The model of our Savior was carried into the apostolic era, too.

During his podcast, J.D. Greear points out that Paul modeled this while talking to the Athenians when he was at Mars Hill. Paul didn’t pull out the exegetical big guns from the word “go” and sharply denounce their false idols. He looked around, found an apologetic entrance point, and gently nudged them towards the truth that there is only one true God.

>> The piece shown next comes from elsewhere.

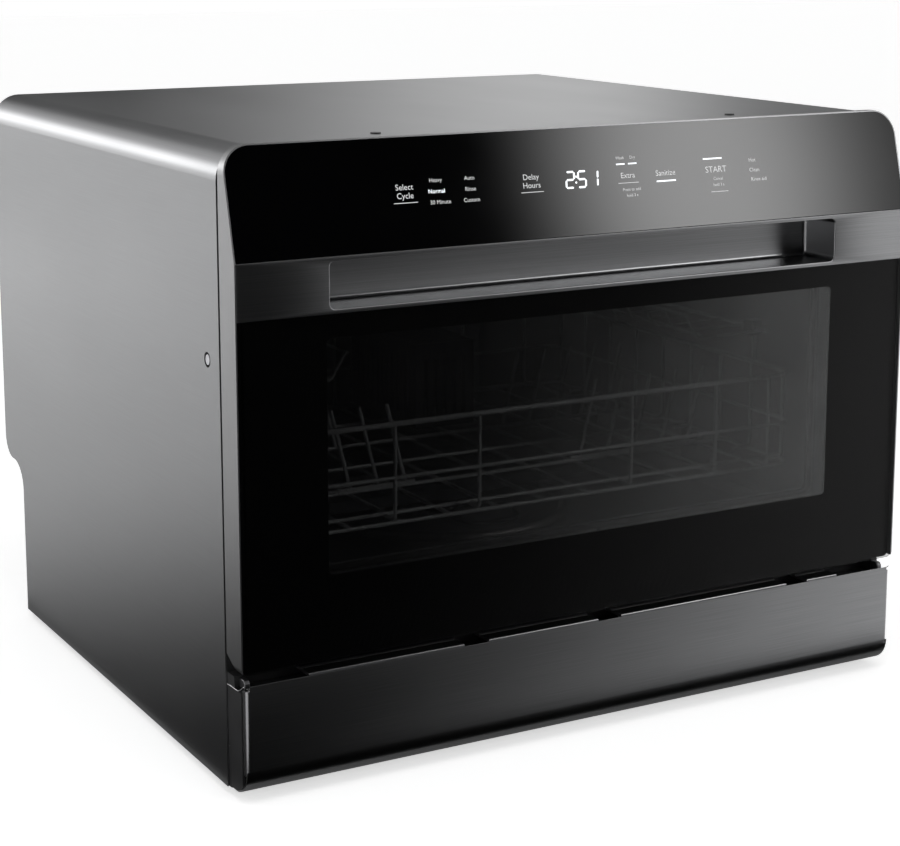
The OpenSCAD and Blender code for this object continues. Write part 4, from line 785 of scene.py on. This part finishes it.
black_card("under_shadow_card", flat(0.002, (-0.285, -0.249), (0.285, -0.249), (0.285, 0.26), (-0.285, 0.26)),
           (0, 1, 0), 1.0, 2.0, 0.8)
black_card("card_left_floor", flat(0.004, (-3, -0.26), (-0.28, -0.26), (-0.28, 2.6), (-3, 2.6)), (0, 1, 0), -0.20, 0.72)
black_card("card_left_far", flat(0.005, (-3, 0.0), (-0.28, 0.0), (-0.28, 2.6), (-3, 2.6)), (0, 1, 0), 0.3, 1.9, 0.25)
black_card("card_back", upright(2.9, -0.5, 2.4, 0.0, 2.2), (1, 0, 0), 0.65, 2.1)
black_card("card_back_right", upright(2.85, 1.9, 5.0, 0.0, 2.2), (-1, 0, 0), -2.75, -1.9)


def world():
    made = bpy.data.worlds.new("studio")
    bpy.context.scene.world = made
    made.use_nodes = True
    tree = made.node_tree
    background = tree.nodes["Background"]
    level = tree.nodes.new("ShaderNodeMapRange")
    level.inputs["To Min"].default_value = 0.40
    level.inputs["To Max"].default_value = 1.0
    tree.links.new(background_rays(tree), level.inputs["Value"])
    background.inputs["Color"].default_value = (1, 1, 1, 1)
    tree.links.new(level.outputs["Result"], background.inputs["Strength"])


world()

# Camera fitted to the photograph's straight edges
CAMERA_AT = Vector((-0.79065, -1.45364, 0.57305))
CAMERA_YAW, CAMERA_PITCH = math.radians(29.146), math.radians(10.429)
FOCAL_PX, FRAME_PX, AXIS_ABOVE_MIDDLE_PX = 2092.6, 900, 110
SENSOR = 36.0


def camera():
    data = bpy.data.cameras.new("camera")
    obj = bpy.data.objects.new("camera", data)
    bpy.context.scene.collection.objects.link(obj)
    data.sensor_fit = "HORIZONTAL"
    data.sensor_width = SENSOR
    data.lens = FOCAL_PX * SENSOR / FRAME_PX
    data.shift_y = -AXIS_ABOVE_MIDDLE_PX / FRAME_PX
    data.clip_start, data.clip_end = 0.05, 60
    obj.location = CAMERA_AT
    obj.rotation_euler = (math.pi / 2 - CAMERA_PITCH, 0, -CAMERA_YAW)
    bpy.context.scene.camera = obj


camera()
bpy.context.scene.view_settings.view_transform = "Standard"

Yes, without question, there will come a point when Christians need to speak the truth about gender to the transgender persons that God brings into our life. But that truth doesn’t have to be fought from the moment of introduction. And I don’t believe that the line of truth needs to be cemented into the ground regarding pronoun usage in every instance, and, most likely, very rarely from the word “go.” At some point in the relationship speaking truth about gender will most likely swamp whatever is decided about pronoun usage anyway. But upon meeting a transgender person for the first time, openly refusing to use their preferred pronoun will likely slam the door shut on any gospel conservations you may have had. Maybe there will come a time when it’s necessary to draw that line and say, “I’m sorry, but I need to use the pronoun that corresponds with your biological sex.” But I believe that probably best happens in the context of an established relationship and not, for example, upon meeting a transgender person visiting your church, to add my agreement, once again, to J.D. Greear.

Regardless of the approach, followers of Jesus need to extend charity towards one another as we seek to honor God, share the gospel of Jesus Christ with sinners, and love the transgender people that God brings into our life. We’re going to come to different conclusions, and we need to allow one another to obey God according to our conscience. This world is hostile enough towards Christians without us turning on one another over disputable matters.

Soli Deo Gloria  


[1] Andrew T. Walker, God and the Transgender Debate: What Does the Bible Actually Say About Gender Identity? (Denmark: The Good Book Company, 2017), 14-15.